RisingWave in Production
After successfully deploying RisingWave to their GKE cluster, a Kaito data engineer built over 1,000 user-visible analysis dashboards (materialized views) and dashboards for internal product data tracking on a single RisingWave cluster in just two weeks. These dashboards are now in production, providing vital support for the company's data analytics and business operations.
Today, Kaito is actively preparing to launch new features, including real-time message alerts, enabling users to customize and receive important message notifications via platforms like Telegram, Slack, and email. This will offer users more practical features and more flexible information communication methods.
Kaito anticipates that based on their existing customer base, the new features will require creating over 1,000 more stream processing jobs to meet the growing demand, further highlighting RisingWave's scalability and performance. This success story showcases Kaito's continuous development and innovation in data processing and analytics.
The data stack inside Kaito is shown in the following diagram:
“At Kaito, timely and accurate information holds immense value for our business. We cater to a discerning audience of sophisticated traders, investors, and quantitative trading firms, all of whom have come to rely on the real-time analytics and low-latency alerts provided by RisingWave as integral components of their decision-making processes.
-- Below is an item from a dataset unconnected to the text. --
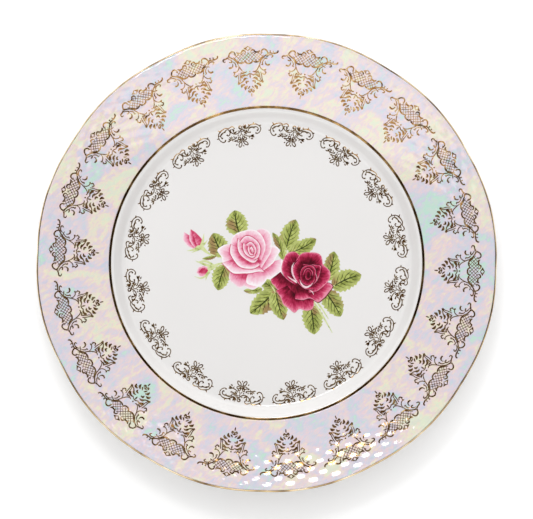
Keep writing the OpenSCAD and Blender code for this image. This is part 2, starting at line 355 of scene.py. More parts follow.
fine_rim = [p for p in rim_line if p[0] > verge_line_r + verge_line_w + 0.1]
lip_crown = go(rim_line[-1], [(lip_r, edge_line_slope)], 0.3)
fine_rim = fine_rim[:-1] + lip_crown
under_rim = fine_rim[::-8] + [fine_rim[0]]
lustre = turned("lustre_of_rim", offset(fine_rim, coats) + offset(under_rim, glaze_t), 600)
points = points_of(lustre)
r, angle = np.hypot(points[:, 0], points[:, 1]), np.arctan2(points[:, 1], points[:, 0])
rim_top = np.array(offset(rim_line, coats))
is_top = points[:, 2] > np.interp(r, rim_top[:, 0], rim_top[:, 1]) - lustre_t / 2
points[:, 2] += embossing(r, angle) * is_top
put_points(lustre, points)
lobed(lustre)

pearl = surface("pearl_lustre", Roughness=0.1, Coat_Weight=0.4, Coat_Roughness=0.03, Coat_IOR=1.9)
brushed = node(pearl, "Mapping", {"Vector": node(pearl, "TexCoord", {}).outputs["Object"],
                                  "Scale": (1 / 190, 1 / 430, 1),
                                  "Rotation": (0, 0, math.radians(42))}, vector_type="TEXTURE").outputs[0]
strokes = node(pearl, "TexNoise", {"Vector": brushed, "Scale": 1, "Detail": 4, "Roughness": 0.62,
                                   "Distortion": 0.8}).outputs["Fac"]
sheen_clouds = node(pearl, "Math", {0: grain(pearl, 48, 3, 0.8), 1: 0.6}, operation="MULTIPLY").outputs[0]
sheen_clouds = node(pearl, "Math", {0: strokes, 1: 0.4, 2: sheen_clouds}, operation="MULTIPLY_ADD").outputs[0]
sheen_clouds = node(pearl, "MapRange", {"Value": sheen_clouds, "From Min": 0.385, "From Max": 0.615}).outputs[0]
mint, periwinkle, lavender = (0.50, 0.74, 0.63), (0.58, 0.62, 0.75), (0.70, 0.62, 0.73)
pink_tint, cream, pale_green = (0.82, 0.63, 0.65), (0.85, 0.76, 0.57), (0.74, 0.79, 0.60)
pearl_veil = (0.69, 0.685, 0.67, 1)
# Painted iridescent sheen: the lustre's shifting colours are fixed in its base colour as clouds of pastel
# tints.
painted_sheen_tints = bands(pearl, sheen_clouds, [(0, mint), (0.16, periwinkle), (0.38, lavender),
                              (0.6, pink_tint), (0.8, cream), (1, pale_green)])
streaks = node(pearl, "MapRange", {"Value": grain(pearl, 330, 4, 0.8, 0.6), "From Min": 0.35,
                                   "From Max": 0.72, "To Min": 0, "To Max": 0.6}).outputs[0]
veiled = node(pearl, "Mix", {0: streaks, 6: painted_sheen_tints, 7: pearl_veil}, data_type="RGBA").outputs[2]
connect(pearl, veiled, "Base Color")
lustre.data.materials.append(pearl)
fitted(lustre, "pearl_lustre", "pearl_lustre")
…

The remarkable speed at which RisingWave enables us to ship new features is so impressive that our data engineers simply can't do without it.”
For fast-growing companies like Kaito, flexibility and quick adaptability are more than just buzzwords; they are the cornerstone of growth.By choosing RisingWave, Kaito not only addressed their current challenges but also prepared for future scalability and feature development.
The success story of Kaito and RisingWave demonstrates how the new generation of stream processing infrastructure is transformative.